This month marked the Los Angeles debut of the Architecture & Design Film Festival. We dispatched writer Brigette Brown to take in a few of the 30 flicks on offer along with the program of talks and panels. The five-day festival kicked off with If You Build It, a documentary that follows designer-activists Emily Pilloton and Matt Miller as they lead a group of high school students in rural North Carolina through a year-long design-build project, and wrapped up on a similar note, with a closing panel entitled “Hands-on, Ground-up: Community and Design/Build.”
The Los Angeles Theater Center, an early-nineteenth century bank turned theater, was the setting for the inaugural L.A. edition of the Architecture & Design Film Festival. (All photos courtesy ADFF)
“Hands-on, Ground-up,” the final program of the Architecture & Design Film Festival in Los Angeles, left the audience wondering how we, as community members, designers, architects, and structure aficionados, can collaborate and build more. How can we push ourselves back into building and problem solving away from the computer, getting our hands dirty?
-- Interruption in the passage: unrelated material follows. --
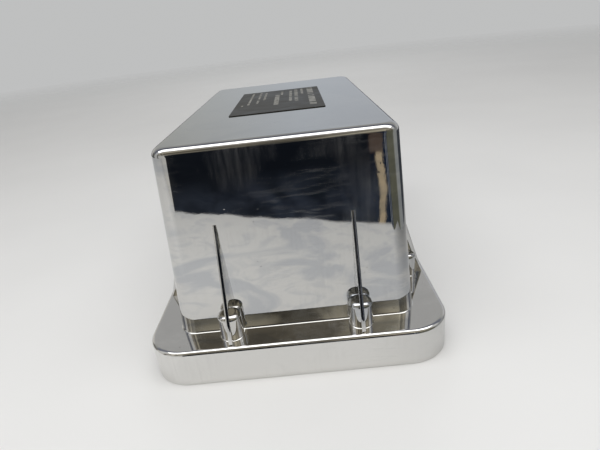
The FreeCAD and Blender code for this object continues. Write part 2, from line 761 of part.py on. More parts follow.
def chassis_screws():
    """The screws up through the plate into the brackets' feet and the strip's ears."""
    thickest = max(BRACKET_THICKNESS, TERMINAL_EAR_HEIGHT)
    tip = PLATE_TOP + thickest + NUT_HEIGHT + THREAD_SHOWING
    return [pan_screw(x, y, -1, PLATE_RECESS, tip) for x, y, seat in chassis_fixings()]


def chassis_nuts():
    """The nuts on the brackets' feet and the strip's ears."""
    return [
        hex_nut(x, y, seat, NUT_HEIGHT, NUT_ACROSS_FLATS, BORE_RADIUS)
        for x, y, seat in chassis_fixings()
    ]


# ---- Terminal strip -------------------------------------------------------
def terminal_screw_places():
    """Axes of the clamp screws, front and rear of each way."""
    reach = TERMINAL_DEPTH / 4
    return [
        (terminal_x(way), TERMINAL_Y + side * reach)
        for way in range(TERMINAL_WAYS)
        for side in (-1, 1)
    ]


def terminal_block():
    """The moulded barrier strip with an ear at each end."""
    solid = centred_block(TERMINAL_LENGTH, TERMINAL_DEPTH, PLATE_TOP, TERMINAL_DECK, 0, TERMINAL_Y)
    barriers = [
        centred_block(
            BARRIER_THICKNESS,
            TERMINAL_DEPTH,
            TERMINAL_DECK,
            TERMINAL_DECK + BARRIER_HEIGHT,
            terminal_x(i) - TERMINAL_PITCH / 2,
            TERMINAL_Y,
        )
        for i in range(TERMINAL_WAYS + 1)
    ]
    ear_high = PLATE_TOP + TERMINAL_EAR_HEIGHT
    ears = centred_block(
        TERMINAL_LENGTH + 2 * TERMINAL_EAR,
        TERMINAL_DEPTH / 2,
        PLATE_TOP,
        ear_high,
        0,
        TERMINAL_Y,
    )
    solid = solid.multiFuse(barriers + [ears])
    for x, y in strip_fixing_places():
        solid = solid.cut(post(SCREW_HOLE_RADIUS, x, y, PLATE_TOP, ear_high))
    for x, y in terminal_screw_places():
        hole_low = TERMINAL_DECK - TERMINAL_SCREW_DEPTH
        solid = solid.cut(post(TERMINAL_SCREW_RADIUS, x, y, hole_low, TERMINAL_DECK))
    return solid.removeSplitter()


def terminal_links():
    """The brass strips that join the two screws of each way."""
    links = []
    width = TERMINAL_PITCH - BARRIER_THICKNESS - 2 * LINK_SIDE_GAP
    length = TERMINAL_DEPTH - 2 * LINK_END_GAP
    for way in range(TERMINAL_WAYS):
        link = centred_block(
            width,
            length,
            TERMINAL_DECK,
            TERMINAL_DECK + LINK_THICKNESS,
            terminal_x(way),
            TERMINAL_Y,
        )
        for x, y in terminal_screw_places():
            if x == terminal_x(way):
                hole_high = TERMINAL_DECK + LINK_THICKNESS
                link = link.cut(post(TERMINAL_SCREW_RADIUS, x, y, TERMINAL_DECK, hole_high))
        links.append(link)
    return links


def slotted_screw(x, y, seat):
    """A small cheese-head screw with a slot."""
    head_top = seat + TERMINAL_SCREW_HEAD_HEIGHT
    head = post(TERMINAL_SCREW_HEAD, x, y, seat, head_top)
    slot = centred_block(2 * TERMINAL_SCREW_HEAD, SLOT_WIDTH, head_top - SLOT_DEPTH, head_top, x, y)
    shank = post(TERMINAL_SCREW_RADIUS, x, y, TERMINAL_DECK - TERMINAL_SCREW_DEPTH, seat)
    return head.cut(slot).fuse(shank).removeSplitter()


def terminal_screws():
    """The clamp screws, two to a way."""
    seat = TERMINAL_DECK + LINK_THICKNESS
    return [slotted_screw(x, y, seat) for x, y in terminal_screw_places()]


# ---- Fuse, earth stud and grommet -----------------------------------------
FUSE_AXIS_Z = PLATE_TOP + FUSE_BASE_HEIGHT + FUSE_AXIS_HEIGHT
FUSE_BASE_LENGTH = FUSE_LENGTH + 2 * FUSE_BASE_MARGIN


def fuse_base():
    """The insulating base under the fuse clips, with a blind hole for its screw."""
    solid = rounded_block(
        FUSE_BASE_LENGTH,
        FUSE_BASE_WIDTH,
        FUSE_BASE_CORNER_RADIUS,
        PLATE_TOP,
        PLATE_TOP + FUSE_BASE_HEIGHT,
        FUSE_X,
        SERVICE_Y,
    )
    hole_top = PLATE_TOP + FUSE_BASE_HEIGHT - FUSE_BASE_CAP
    return solid.cut(post(BORE_RADIUS, FUSE_X, SERVICE_Y, PLATE_TOP, hole_top))


def fuse_screw():
    """The screw up through the plate into the fuse base."""
    tip = PLATE_TOP + FUSE_BASE_HEIGHT - FUSE_BASE_CAP - THREAD_GAP
    return pan_screw(FUSE_X, SERVICE_Y, -1, PLATE_RECESS, tip)


def fuse_clips():
    """Two sprung clips, open at the top, that hold the fuse's caps."""
    clips = []
    inner = FUSE_RADIUS + CLIP_CLEARANCE
    outer = inner + CLIP_THICKNESS
    foot = PLATE_TOP + FUSE_BASE_HEIGHT
    for side in (-1, 1):
        x = FUSE_X + side * (FUSE_LENGTH - FUSE_CAP_LENGTH) / 2
        start = Vec(x - CLIP_WIDTH / 2, SERVICE_Y, FUSE_AXIS_Z)
        shell = bar(outer, start, Vec(1, 0, 0), CLIP_WIDTH)
        shell = shell.fuse(
            block(
                x - CLIP_WIDTH / 2,
                x + CLIP_WIDTH / 2,
                SERVICE_Y - outer,
                SERVICE_Y + outer,
                FUSE_AXIS_Z,
                FUSE_AXIS_Z + inner,
            )
        )
        shell = shell.fuse(
            block(
                x - CLIP_WIDTH / 2,
                x + CLIP_WIDTH / 2,
                SERVICE_Y - inner / 2,
                SERVICE_Y + inner / 2,
                foot,
                FUSE_AXIS_Z,
            )
        )
        shell = shell.cut(bar(inner, start, Vec(1, 0, 0), CLIP_WIDTH))
        shell = shell.cut(
            block(
                x - CLIP_WIDTH / 2,
                x + CLIP_WIDTH / 2,
                SERVICE_Y - inner,
                SERVICE_Y + inner,
                FUSE_AXIS_Z,
                FUSE_AXIS_Z + outer,
            )
        )
        clips.append(shell.removeSplitter())
    return clips


def fuse_tube():
    """The glass body of the fuse."""
    start = Vec(FUSE_X - FUSE_LENGTH / 2 + FUSE_CAP_WALL, SERVICE_Y, FUSE_AXIS_Z)
    length = FUSE_LENGTH - 2 * FUSE_CAP_WALL
    tube = bar(FUSE_RADIUS - FUSE_CAP_WALL, start, Vec(1, 0, 0), length)
    return tube.cut(bar(FUSE_RADIUS - FUSE_CAP_WALL - FUSE_GLASS_WALL, start, Vec(1, 0, 0), length))


def fuse_caps():
    """The metal caps on the fuse's ends."""
    caps = []
    for side in (-1, 1):
        outer_end = FUSE_X + side * FUSE_LENGTH / 2
        low = min(outer_end, outer_end - side * FUSE_CAP_LENGTH)
        cap = bar(FUSE_RADIUS, Vec(low, SERVICE_Y, FUSE_AXIS_Z), Vec(1, 0, 0), FUSE_CAP_LENGTH)
        hollow_low = low if side > 0 else low + FUSE_CAP_WALL
        hollow = bar(
            FUSE_RADIUS - FUSE_CAP_WALL,
            Vec(hollow_low, SERVICE_Y, FUSE_AXIS_Z),
            Vec(1, 0, 0),
            FUSE_CAP_LENGTH - FUSE_CAP_WALL,
        )
        caps.append(cap.cut(hollow))
    return caps


def earth_stud():
    """The stud pressed into the base plate."""
    return post(SCREW_RADIUS, EARTH_X, SERVICE_Y, PLATE_RECESS, PLATE_TOP + EARTH_STUD_HEIGHT)


def earth_nuts():
    """One nut down on the plate and one on the tag."""
    first = PLATE_TOP
    second = PLATE_TOP + NUT_HEIGHT + EARTH_TAG_THICKNESS
    return [
        hex_nut(EARTH_X, SERVICE_Y, z, NUT_HEIGHT, NUT_ACROSS_FLATS, BORE_RADIUS)
        for z in (first, second)
    ]


def earth_tag():
    """The ring tag clamped between the nuts."""
    low = PLATE_TOP + NUT_HEIGHT
    high = low + EARTH_TAG_THICKNESS
    ring = post(EARTH_TAG_RADIUS, EARTH_X, SERVICE_Y, low, high)
    tail = block(
        EARTH_X - EARTH_TAG_BARREL / 2,
        EARTH_X + EARTH_TAG_BARREL / 2,
        SERVICE_Y,
        SERVICE_Y + EARTH_TAG_LENGTH,
        low,
        high,
    )
    return ring.fuse(tail).cut(post(BORE_RADIUS, EARTH_X, SERVICE_Y, low, high)).removeSplitter()


def cable_grommet():
    """The rubber bush that lines the cable hole in the plate."""
    low = PLATE_RECESS - GROMMET_LIP_HEIGHT
    high = PLATE_TOP + GROMMET_LIP_HEIGHT
    solid = post(GROMMET_HOLE, GROMMET_X, SERVICE_Y, low, high)
    for z in (low, PLATE_TOP):
        lip = post(GROMMET_HOLE + GROMMET_LIP, GROMMET_X, SERVICE_Y, z, z + GROMMET_LIP_HEIGHT)
        solid = solid.fuse(lip)
    return solid.cut(post(GROMMET_BORE, GROMMET_X, SERVICE_Y, low, high)).removeSplitter()


# ---- Leads ----------------------------------------------------------------
def lead(way, tag):
    """One insulated lead from a solder tag to the rear screw of a terminal way."""
    tag_x, tag_z = tag
    start = Vec(tag_x, COIL_FRONT - TAG_LENGTH, tag_z)
    clamp_z = TERMINAL_DECK + LINK_THICKNESS + LEAD_RADIUS + LEAD_REST
    end_y = TERMINAL_Y + TERMINAL_DEPTH / 4 + TERMINAL_SCREW_HEAD + LEAD_SCREW_GAP
    end = Vec(terminal_x(way), end_y, clamp_z)
    across = end.x - start.x
    run = start.y - end.y
    drop = start.z - end.z
    knee = Vec(start.x, start.y - run * 0.2, start.z)
    shin = Vec(start.x + across * 0.5, start.y - run * 0.45, end.z + drop * 0.6)
    ankle = Vec(start.x + across * 0.95, start.y - run * 0.6, end.z + drop * 0.15 + LEAD_SAG)
    return tube_along([start, knee, shin, ankle, end], LEAD_RADIUS)


def leads(first_way, tags):
    """A row of leads, from neighbouring tags to neighbouring ways."""
    return [lead(first_way + i, tag) for i, tag in enumerate(tags)]


def primary_leads():
    """The leads from the lower row of tags to the left half of the strip."""
    return leads(0, tag_places()[:TAGS_PER_ROW])


def secondary_leads():
    """The leads from the upper row of tags to the right half of the strip."""
    return leads(TERMINAL_WAYS - TAGS_PER_ROW, tag_places()[TAGS_PER_ROW:])


# ---- Build ----------------------------------------------------------------
NODES = {
    "housing_shell": housing_shell,
    "rating_plate": rating_plate,
    "base_plate": base_plate,
    "base_gasket": base_gasket,
    "base_screws": base_screws,
    "base_washers": base_washers,
    "mount_nuts": mount_nuts,
    "core_stack": core_stack,
    "bobbin": bobbin,
    "primary_winding": primary_winding,
    "secondary_winding": secondary_winding,
    "winding_wraps": winding_wraps,
    "solder_tags": solder_tags,
    "core_bolts": core_bolts,
    "core_nuts": core_nuts,
    "chassis_screws": chassis_screws,
    "chassis_nuts": chassis_nuts,
    "terminal_block": terminal_block,
    "terminal_links": terminal_links,
    "terminal_screws": terminal_screws,
    "primary_leads": primary_leads,
    "secondary_leads": secondary_leads,
    "fuse_base": fuse_base,
    "fuse_screw": fuse_screw,
    "fuse_clips": fuse_clips,
    "fuse_tube": fuse_tube,
    "fuse_caps": fuse_caps,
    "earth_stud": earth_stud,
    "earth_nuts": earth_nuts,
    "earth_tag": earth_tag,
    "cable_grommet": cable_grommet,
    "front_bracket": front_bracket,
    "rear_bracket": rear_bracket,
}


def export(name, made):
    """Writes one node, a solid or a group of solids, to its STEP file."""
    solids = made if isinstance(made, list) else [made]
    shape = solids[0] if len(solids) == 1 else Part.makeCompound(solids)
    shape.exportStep(os.path.join("parts", name + ".step"))
    print(name, len(shape.Solids), "solids", round(shape.Volume, 1), "mm3", shape.isValid())


def main():
    """Builds every node."""
    os.makedirs("parts", exist_ok=True)
    for name, make in NODES.items():
        export(name, make())


main()
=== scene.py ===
"""Looks of a chrome-plated, flanged equipment housing with a small transformer inside.

Each sub-assembly is a class that holds its sizes, builds its meshes and dresses them, and
each finish is a frozen dataclass that makes one material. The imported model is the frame:
every place comes from it, in metres, and nothing in it is moved.
"""

import logging
import math
from dataclasses import dataclass, field
from enum import Enum

import bmesh
import bpy
from mathutils import Matrix, Vector


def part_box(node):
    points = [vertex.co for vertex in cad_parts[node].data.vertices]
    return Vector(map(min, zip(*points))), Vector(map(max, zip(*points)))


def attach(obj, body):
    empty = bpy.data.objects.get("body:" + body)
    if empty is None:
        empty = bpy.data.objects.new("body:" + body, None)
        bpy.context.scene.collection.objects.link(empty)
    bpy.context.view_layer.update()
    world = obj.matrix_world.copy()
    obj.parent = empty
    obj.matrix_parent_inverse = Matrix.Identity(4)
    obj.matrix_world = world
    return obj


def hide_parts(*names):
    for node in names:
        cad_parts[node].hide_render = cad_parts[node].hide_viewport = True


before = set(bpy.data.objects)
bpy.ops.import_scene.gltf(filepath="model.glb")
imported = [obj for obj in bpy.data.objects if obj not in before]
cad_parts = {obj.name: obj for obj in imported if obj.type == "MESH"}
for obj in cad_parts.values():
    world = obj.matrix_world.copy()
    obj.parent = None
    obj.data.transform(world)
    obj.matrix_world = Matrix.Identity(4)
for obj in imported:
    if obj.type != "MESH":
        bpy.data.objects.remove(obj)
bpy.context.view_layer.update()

MM = 0.001
BODY = "root"

logging.basicConfig(level=logging.INFO, format="%(message)s")
LOG = logging.getLogger("housing")

Colour = tuple[float, float, float, float]
Point = tuple[float, float, float]
Span = tuple[float, float]


def rgb(red: float, green: float, blue: float) -> Colour:
    """Gives an opaque colour from its linear parts."""
    return (red, green, blue, 1.0)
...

Architecture critic Mimi Zeiger moderated a panel of seasoned minds in the architecture and design/build field: Steve Badanes (pictured at right with festival founder and co-director, Kyle Bergman) professor of architecture and director of the Neighborhood Design Build Studio at the University of Washington; Jenna Didier, founder of experimental design and exhibition space, Materials & Applications; and, Dave Sellers, founder of Sellers and Company Architects. Though each panelist approaches the topic of design/build differently in their practices—professor, architect, artist—they each showed how small steps within design culture can help guide American culture to a more hands-on way of living.
“Why is it important to talk about design/build right now?” Zeiger asked to kick off the discussion. This simple “why should we care?” question shaped the conversation that followed. “A day’s work usually involves staring at a screen, pushing around a bar of soap, and maybe answering a few emails and sending some texts,” said Badanes. “So, you don’t really get the satisfaction that you’ve accomplished anything. When you make things, it’s really visceral…you have the satisfaction that you’ve made something.” The panelists agreed that design/build is about getting back in touch with making things. Using a hammer, painting columns and, as Sellers said, “having the oldest lady you can find make [you] blueberry pies” to eat on site are what architecture and design should be about.